Stated task: Below are some records. Say in a single number how many of their lines include the word "script".

Material to process:
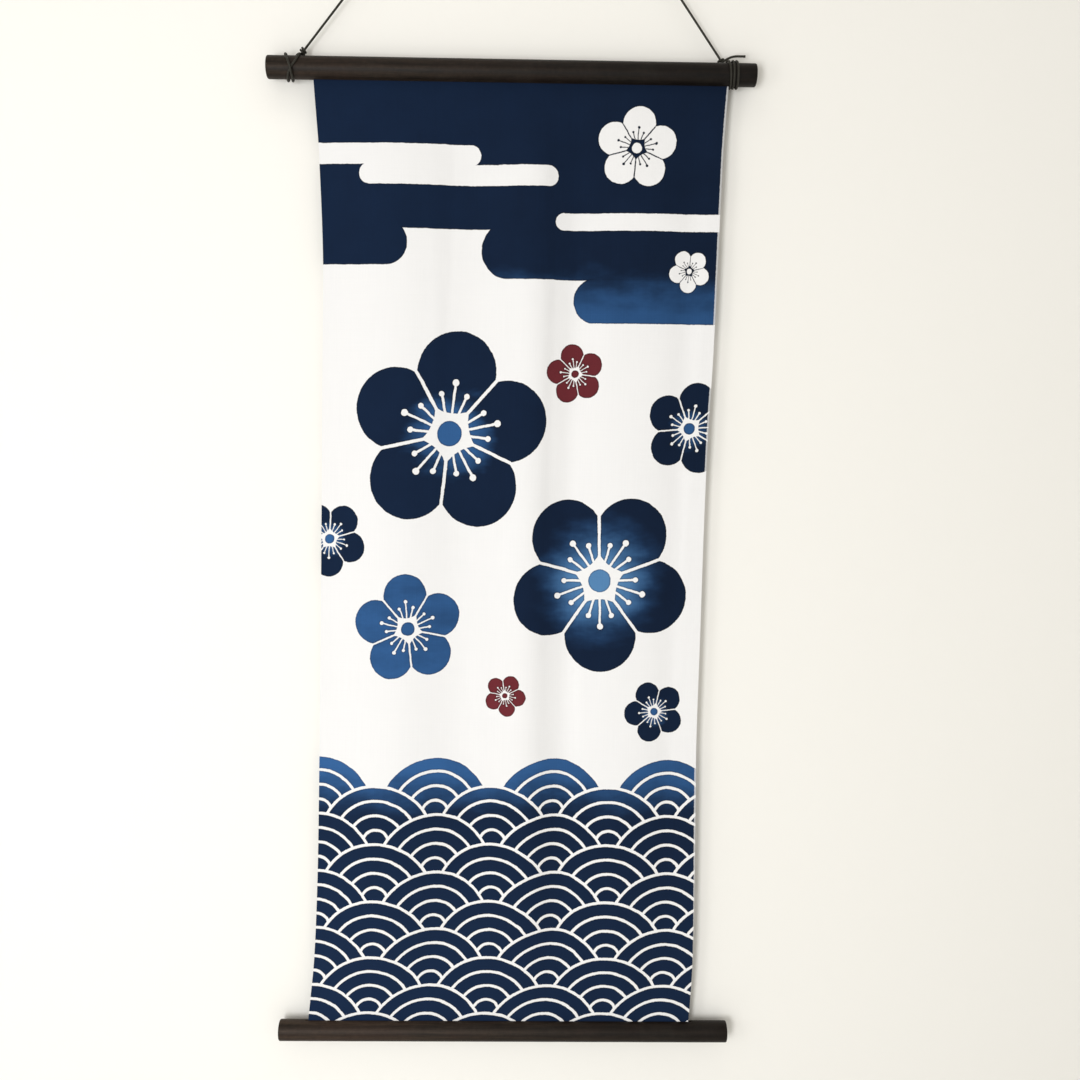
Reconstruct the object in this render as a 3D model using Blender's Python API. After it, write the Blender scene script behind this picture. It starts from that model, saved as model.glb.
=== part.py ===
"""Tenugui towel held between two round wooden bars and hung by one cord.

Units are metres. +X is the viewer's right, +Y points to the wall and +Z is up.
The origin is the point on which the cord hangs.
"""

import math

import bmesh
import bpy
from mathutils import Vector

# Bars
BAR_LENGTH = 0.428
BAR_RADIUS = 0.010
BAR_SIDES = 32
RIM_BEVEL = 0.0012
RIM_BEVEL_STEPS = 2
SHARP_ANGLE = math.radians(40)
TOP_BAR_DROP = 0.253
BAR_SHIFT = -0.0086

# Cloth
CLOTH_WIDTH = 0.364
CLOTH_LENGTH = 0.897
CLOTH_THICKNESS = 0.0012
TUCK = 0.015
TOP_MIDDLE = 0.0082
BOTTOM_MIDDLE = -0.0046
STEPS_ACROSS = 30
STEPS_DOWN = 38
TUCK_STEPS = 2
ROW_CROWDING = 0.08

# Slots in the bars
CLEARANCE = 0.0003
SLOT_WIDTH = CLOTH_THICKNESS + 2 * CLEARANCE
SLOT_DEPTH = TUCK + CLEARANCE
SLOT_SIDE_ROOM = 0.003

# Cord
CORD_RADIUS = 0.001
LAY = BAR_RADIUS + CLEARANCE + CORD_RADIUS
OVER = LAY + 2 * CORD_RADIUS + CLEARANCE
PEG_BEND = 0.003
COIL_RADIUS = 2 * CORD_RADIUS + CLEARANCE
COIL_PITCH = 2 * CORD_RADIUS + CLEARANCE
COIL_STEPS = 10

# Colours, roughness and metallic values
COTTON = ((0.030, 0.065, 0.190, 1.0), 0.85, 0.0)
STAINED_WOOD = ((0.030, 0.022, 0.017, 1.0), 0.45, 0.0)
WAXED_CORD = ((0.018, 0.015, 0.010, 1.0), 0.70, 0.0)

VISIBLE_LENGTH = CLOTH_LENGTH - 2 * TUCK
BOTTOM_BAR_DROP = TOP_BAR_DROP + VISIBLE_LENGTH + 2 * BAR_RADIUS
TOP_BAR = Vector((BAR_SHIFT, 0.0, -TOP_BAR_DROP))
BOTTOM_BAR = Vector((BAR_SHIFT, 0.0, -BOTTOM_BAR_DROP))
CLOTH_TOP = -TOP_BAR_DROP - BAR_RADIUS

# How far each side of the cloth draws in from the straight line between its ends
# down: distance below the upper bar, left and right: draw-in of that side, below zero where it bulges
DRAW_IN = (
    {"down": 0.000, "left": 0.0000, "right": 0.0000},
    {"down": 0.030, "left": 0.0024, "right": 0.0014},
    {"down": 0.060, "left": 0.0047, "right": 0.0025},
    {"down": 0.150, "left": 0.0089, "right": 0.0031},
    {"down": 0.240, "left": 0.0091, "right": 0.0037},
    {"down": 0.300, "left": 0.0091, "right": 0.0052},
    {"down": 0.380, "left": 0.0091, "right": 0.0055},
    {"down": 0.500, "left": 0.0090, "right": 0.0046},
    {"down": 0.590, "left": 0.0087, "right": 0.0040},
    {"down": 0.650, "left": 0.0084, "right": 0.0022},
    {"down": 0.725, "left": 0.0076, "right": 0.0001},
    {"down": 0.805, "left": 0.0051, "right": -0.0015},
    {"down": 0.845, "left": 0.0020, "right": -0.0009},
    {"down": 0.867, "left": 0.0000, "right": 0.0000},
)

# Upright folds, each a soft ridge towards the viewer or a trough towards the wall
# across and drift: share of the width from the left side, at the top and added by the foot
# spread: half width as a share of the cloth, rise: height of the ridge
# top_fade and foot_fade: length over which the fold dies out at the bars
FOLDS = (
    {"across": 0.000, "drift": 0.000, "spread": 0.070, "rise": -0.0030, "top_fade": 0.060, "foot_fade": 0.100},
    {"across": 0.185, "drift": 0.015, "spread": 0.085, "rise": 0.0048, "top_fade": 0.090, "foot_fade": 0.120},
    {"across": 0.365, "drift": -0.010, "spread": 0.060, "rise": -0.0034, "top_fade": 0.070, "foot_fade": 0.080},
    {"across": 0.530, "drift": 0.020, "spread": 0.050, "rise": 0.0056, "top_fade": 0.060, "foot_fade": 0.110},
    {"across": 0.640, "drift": 0.010, "spread": 0.042, "rise": -0.0046, "top_fade": 0.080, "foot_fade": 0.140},
    {"across": 0.835, "drift": -0.015, "spread": 0.080, "rise": 0.0038, "top_fade": 0.110, "foot_fade": 0.090},
    {"across": 0.930, "drift": 0.005, "spread": 0.028, "rise": -0.0016, "top_fade": 0.050, "foot_fade": 0.130},
    {"across": 1.000, "drift": 0.000, "spread": 0.035, "rise": 0.0014, "top_fade": 0.080, "foot_fade": 0.100},
)

# Lashing round the bar's left end, from the leg's foot to the knot
# turn: degrees round the bar from its top over the front, across: from the bar's middle
# reach: from the bar's axis to the cord's centre line
LEFT_LASHING = (
    {"turn": -12, "across": -0.1856, "reach": LAY + 0.0005},
    {"turn": 11, "across": -0.1855, "reach": LAY},
    {"turn": 34, "across": -0.1856, "reach": LAY},
    {"turn": 57, "across": -0.1863, "reach": LAY},
    {"turn": 80, "across": -0.1884, "reach": LAY},
    {"turn": 103, "across": -0.1917, "reach": LAY},
    {"turn": 126, "across": -0.1940, "reach": LAY},
    {"turn": 149, "across": -0.1951, "reach": LAY},
    {"turn": 180, "across": -0.1959, "reach": LAY},
    {"turn": 270, "across": -0.1968, "reach": LAY},
    {"turn": 360, "across": -0.1975, "reach": LAY},
    {"turn": 390, "across": -0.1972, "reach": LAY},
    {"turn": 416, "across": -0.1958, "reach": LAY + 0.0005},
    {"turn": 438, "across": -0.1938, "reach": OVER - 0.0002},
    {"turn": 460, "across": -0.1919, "reach": OVER + 0.0004},
    {"turn": 482, "across": -0.1911, "reach": OVER - 0.0001},
    {"turn": 508, "across": -0.1911, "reach": LAY + 0.0004},
    {"turn": 540, "across": -0.1919, "reach": LAY},
    {"turn": 630, "across": -0.1926, "reach": LAY},
    {"turn": 658, "across": -0.1923, "reach": LAY},
)
LEFT_RETURN = (
    {"turn": 681, "across": -0.1910, "reach": 0.0123},
    {"turn": 690, "across": -0.1893, "reach": 0.0141},
    {"turn": 695, "across": -0.1871, "reach": 0.0150},
)

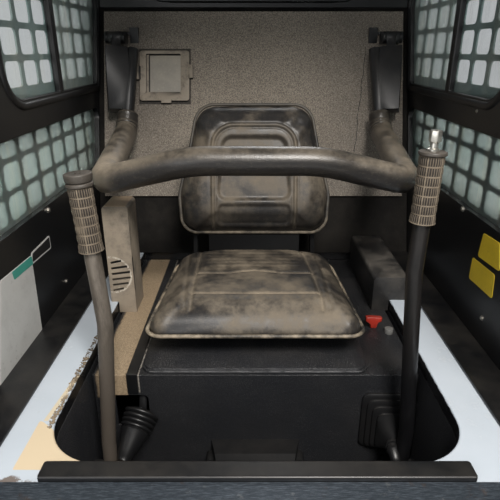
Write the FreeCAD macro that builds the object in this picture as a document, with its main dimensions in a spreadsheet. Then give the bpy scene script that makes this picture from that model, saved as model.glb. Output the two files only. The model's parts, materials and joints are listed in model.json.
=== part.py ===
"""Operator station of a skid steer loader: cab, chassis section, seat, lap bar and levers.

Millimetres. X is to the operator's station's right in the picture, Y runs from the open front
to the rear wall, Z is up. The origin is at the middle of the base, on the ground.
"""
import FreeCAD, Part
import math
import os
from FreeCAD import Placement, Rotation, Vector

doc = FreeCAD.newDocument("OperatorStation")
sheet = doc.addObject("Spreadsheet::Sheet", "Size")

# Driving dimensions: name, value in mm or degrees, what it measures
DRIVING = (
    ("half_width", 530, "outer half width of cab and chassis"),
    ("wall", 50, "thickness of a cab side"),
    ("front_y", -640, "front face of the chassis"),
    ("rear_y", 640, "rear face of the rear window frame"),
    ("sheet_metal", 8, "chassis plate"),
    ("belly_top", 8, "top of the belly plate"),
    ("deck_top", 450, "top of the painted deck plate"),
    ("chassis_rear", 440, "rear face of the chassis section"),
    ("well_half", 350, "half width of the opening in the deck"),
    ("well_front", -523, "front edge of the opening in the deck"),
    ("well_rear", 360, "rear edge of the opening in the deck"),
    ("well_corner", 110, "front corner radius of the opening"),
    ("lip_depth", 22, "rolled lip below the deck plate"),
    ("lip_wall", 6, "thickness of the lip and of the footwell"),
    ("well_floor", 70, "underside of the footwell's floor"),
    ("sill_half", 323, "half length of the sill bar"),
    ("sill_width", 34, "sill bar, front to rear"),
    ("sill_high", 12, "sill bar, height"),
    ("step_thick", 4, "worn step plate ahead of the sill"),
    ("ledge_wide", 70, "width of the cab's floor ledge"),
    ("ledge_thick", 6, "thickness of the floor ledge"),
    ("cab_front", -600, "foot of the front posts"),
    ("cab_front_top", -540, "head of the front posts"),
    ("roof_low", 1650, "underside of the roof's rim"),
    ("roof_thick", 40, "height of the roof pan"),
    ("roof_sheet", 8, "sheet of the roof pan"),
    ("wall_foot", 340, "front face of the rear wall at the deck"),
    ("wall_lean", 0.3725, "rearward run of the rear wall for each mm of height"),
    ("kink_z", 1160, "height where the rear wall turns upright"),
    ("liner_thick", 12, "thickness of the speckled liner"),
    ("liner_gap", 20, "gap between the liner and a cab side"),
    ("liner_low", 620, "lower edge of the liner"),
    ("liner_high", 1150, "upper edge of the liner"),
    ("post_width", 4, "rear post beside the side windows"),
    ("upper_low", 931, "lower edge of the upper side window"),
    ("upper_high", 1570, "upper edge of the upper side window"),
    ("upper_front", -110, "front edge of the upper side window"),
    ("upper_corner", 85, "lower front corner radius of that window"),
    ("lower_low", 706, "lower edge of the lower side screen"),
    ("lower_high", 877, "upper edge of the lower side screen"),
    ("lower_front", -430, "front edge of the lower side screen"),
    ("pane_corner", 25, "corner radius of the side openings"),
    ("gasket", 14, "width of the rubber gasket"),
    ("gasket_deep", 14, "depth of the rubber gasket"),
    ("pane", 5, "thickness of the glass"),
    ("divider_y", 200, "middle of the window divider"),
    ("divider", 26, "width of the window divider"),
    ("guard_sheet", 4, "thickness of the outer guard"),
    ("guard_rim", 8, "plain rim of the guard inside its opening"),
    ("guard_least", 20, "narrowest hole left beside the rim"),
    ("guard_row", 961, "height of one row of bars of the guard"),
    ("guard_column", 31, "place of one column of bars along the cab"),
    ("guard_pitch_y", 88, "pitch of the guard holes along the cab"),
    ("guard_pitch_z", 64, "pitch of the guard holes up the cab"),
    ("guard_bar_y", 18, "bar between two guard holes along the cab"),
    ("guard_bar_z", 13, "bar between two guard holes up the cab"),
    ("rear_pane_half", 316, "half width of the rear window"),
    ("rear_pane_low", 1178, "lower edge of the rear window"),
    ("rear_pane_high", 1600, "upper edge of the rear window"),
    ("header", 50, "front header tube"),
    ("header_setback", 4, "front header behind the roof's front edge"),
    ("box_half", 335, "half width of the seat box"),
    ("box_front", -252, "front face of the seat box"),
    ("box_top", 420, "top of the seat box"),
    ("box_wall", 6, "sheet of the seat box"),
    ("panel_half", 236, "half width of the access panel"),
    ("panel_front", -250, "front edge of the access panel"),
    ("panel_rear", 200, "rear edge of the access panel"),
    ("panel_thick", 12, "height of the access panel"),
    ("panel_corner", 30, "corner radius of the access panel"),
    ("trim_outer", 265, "outer edge of the black trim strip"),
    ("trim_width", 22, "width of the trim strip"),
    ("trim_thick", 4, "thickness of the trim strip"),
    ("trim_above", 8, "trim strip's lower end above the linkage cut-out"),
    ("cutout_low", 292, "lower edge of the linkage cut-out"),
    ("cutout_high", 370, "upper edge of the linkage cut-out"),
    ("cutout_inner", 224, "inner side of the linkage cut-out"),
    ("cutout_outer", 293, "outer side of the linkage cut-out"),
    ("hood_half", 95, "half width of the centre hood"),
    ("hood_top", 253, "top of the centre hood at the box"),
    ("hood_taper", 14, "narrowing of the hood on each side to its front"),
    ("hood_bevel", 16, "bevel along the hood's front edge"),
    ("hood_lug", 22, "diameter of the round lugs beside the hood"),
    ("hood_deep", 58, "reach of the centre hood"),
    ("hood_high", 80, "height of the centre hood"),
    ("boot_left_x", 238, "left boot, from the middle"),
    ("boot_left_z", 330, "height of the left boot's root"),
    ("boot_droop", 42, "fall of the left boot's axis"),
    ("boot_splay", 0.12, "sideways run of the left boot's axis"),
    ("boot_sleeve", 58, "diameter of the left boot's tapered sleeve beside its pleats"),
    ("boot_tip", 25, "diameter of the left boot's tip"),
    ("boot_long", 104, "reach of the left boot along its axis"),
    ("boot_rod", 18, "diameter of the linkage rod in the left boot"),
    ("boot_rod_rise", 38, "rise of the linkage rod above the boot's root"),
    ("boot_right_z", 309, "height of the right boot's middle"),
    ("boot_corner", 14, "corner radius of the right boot's steps"),
    ("boot_nose", 22, "tip diameter of the right boot"),
    ("boot_nose_long", 42, "length of the right boot's tip"),
    ("rail_x", 150, "distance of each seat rail from the middle"),
    ("rail_width", 36, "width of a seat rail"),
    ("rail_high", 20, "height of a seat rail"),
    ("rail_front", -115, "front end of the seat rails"),
    ("rail_long", 300, "length of a seat rail"),
    ("seat_gap", 0.5, "running gap between rail and seat pan"),
    ("pan_setback", 57, "seat pan behind the cushion's front"),
    ("pan_inset", 30, "seat pan inside the cushion's side"),
    ("pan_overhang", 14, "seat pan behind the cushion"),
    ("plate_gap", 2, "gap between the cushion and the rear upstand"),
    ("plate_top", 568, "top of the rear upstand"),
    ("plate_thick", 8, "thickness of the rear upstand"),
    ("plate_half", 125, "half width of the rear upstand"),
    ("cushion_front", -222, "front of the seat cushion"),
    ("cushion_rear", 180, "rear of the seat cushion"),
    ("cushion_half", 229, "half width of the cushion at the front"),
    ("cushion_half_rear", 205, "half width of the cushion at the rear"),
    ("cushion_low", 484, "underside of the cushion"),
    ("cushion_thick", 71, "thickness of the cushion"),
    ("cushion_corner", 30, "front corner radius of the cushion"),
    ("back_low", 585, "height of the backrest's lower edge"),
    ("back_y", 152, "front face of the backrest at its lower edge"),
    ("back_lean", 16.7, "lean of the backrest"),
    ("back_length", 345, "length of the backrest"),
    ("back_half_low", 205, "half width of the backrest low down"),
    ("back_half_mid", 173, "half width of the backrest at two thirds"),
    ("back_half_top", 153, "half width of the backrest at the top"),
    ("back_thick", 68, "thickness of the backrest"),
    ("shell_thick", 12, "thickness of the backrest's shell"),
    ("pivot_x", 415, "lap bar pivot, from the middle"),
    ("pivot_y", 520, "lap bar pivot, front to rear"),
    ("pivot_z", 1075, "lap bar pivot, height"),
    ("elbow_x", 378, "elbow of the lap bar arm, from the middle"),
    ("elbow_y", 400, "elbow of the lap bar arm, front to rear"),
    ("elbow_z", 815, "elbow of the lap bar arm, height"),
    ("corner_x", 330, "front corner of the lap bar, from the middle"),
    ("corner_y", -45, "front corner of the lap bar, front to rear"),
    ("corner_z", 776, "front corner of the lap bar, height"),
    ("bar_x", 140, "half length of the straight middle of the bar"),
    ("bar_y", -70, "straight middle of the bar, front to rear"),
    ("bar_z", 824, "straight middle of the bar, height"),
    ("pad_start_z", 866, "height where the padding starts on an arm"),
    ("head_x", 366, "upper end of the arm's tube, from the middle"),
    ("bar_tube", 36, "lap bar tube diameter"),
    ("bar_pad", 63, "lap bar padding diameter"),
    ("arm_deep", 38, "depth of the flat channel of an arm"),
    ("arm_wide", 64, "width of that channel"),
    ("arm_low", 872, "height of the channel's lower end"),
    ("arm_foot_x", 399, "lower end of the channel, from the middle"),
    ("pin", 18, "diameter of the pivot pins"),
    ("ear_wide", 26, "width of the bolted ear beside a clevis"),
    ("ear_rise", 12, "rise of that ear above the clevis"),
    ("ear_proud", 6, "thickness of that ear at mid-height"),
    ("pin_gap", 0.3, "running gap round a pin"),
    ("boss", 34, "diameter of the lap bar's boss"),
    ("neck_wide", 26, "width of the arm between its pivot and its flat channel"),
    ("boss_long", 40, "length of the lap bar's boss"),
    ("cheek", 8, "thickness of a clevis cheek"),
    ("lever_y", -310, "plane of both levers"),
    ("lever_pivot_z", 190, "height of the lever pivots"),
    ("lever_pivot_x", 300, "lever pivots, from the middle"),
    ("lever_tube", 29, "lever tube diameter"),
    ("lever_bend", 150, "bend radius of the lever tubes"),
    ("lever_eye", 36, "lever eye diameter"),
    ("lever_eye_long", 36, "lever eye length"),
    ("grip", 39, "lever grip diameter"),
    ("grip_long", 120, "lever grip length"),
    ("grip_collar", 8, "height of the collar at a grip's upper end"),
    ("cap", 46, "diameter of the left lever's cap"),
    ("cap_high", 15, "height of the left lever's cap"),
    ("stub", 20, "diameter of the right lever's stub"),
    ("stub_high", 33, "height of the right lever's stub"),
    ("duct_inner", 299, "inner side of the left duct box"),
    ("duct_outer", 360, "outer side of the left duct box"),
    ("duct_front", 14, "front face of the left duct box"),
    ("duct_top", 701, "top of the left duct box"),
    ("duct_deep", 87, "depth of the left duct box"),
    ("case_inner", 300, "inner side of the right case"),
    ("case_outer", 390, "outer side of the right case"),
    ("case_front", 23, "front face of the right case"),
    ("case_top", 512, "top of the right case"),
    ("frame_x", -273, "middle of the pocket frame on the liner"),
    ("frame_z", 964, "height of the pocket frame's middle"),
    ("frame_size", 152, "outer size of the pocket frame"),
    ("frame_border", 20, "border of the pocket frame"),
    ("frame_thick", 10, "thickness of the pocket frame"),
    ("ear_bore", 30, "bore of a cab hinge ear"),
    ("ear_size", 90, "diameter of a cab hinge ear"),
    ("ear_long", 50, "length of a cab hinge ear"),
    ("ear_reach", 56, "cab hinge bore behind the rear wall"),
    ("ear_z", 508, "cab hinge ears, height"),
    ("knob_x", 285, "red wing knob, from the middle"),
    ("knob_y", -60, "red wing knob, front to rear"),
    ("knob_stem", 16, "stem diameter of the wing knob"),
    ("knob_stand", 10, "stem height of the wing knob"),
    ("knob_wing", 40, "length of the knob's wings"),
    ("knob_high", 20, "height of the knob's wings"),
    ("button", 20, "diameter of the round button"),
    ("button_high", 12, "height of the round button"),
    ("button_x", 316, "round button, from the middle"),
    ("button_y", -86, "round button, front to rear"),
    ("louvre_low", 478, "lowest louvre of the duct box"),
    ("louvre_pitch", 15, "pitch of the louvres"),
    ("louvre_wide", 46, "width of the louvres"),
    ("louvre_high", 6, "height of a louvre"),
    ("louvre_deep", 8, "depth of a louvre"),
    ("strap_inset", 33, "seat strap inside the pan's side"),
    ("strap_wide", 12, "width of a seat strap"),
    ("strap_thick", 10, "thickness of a strap behind the backrest"),
    ("strap_foot", 30, "height of a strap's foot"),
    ("strap_top", 720, "height of a strap's upper end"),
)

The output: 2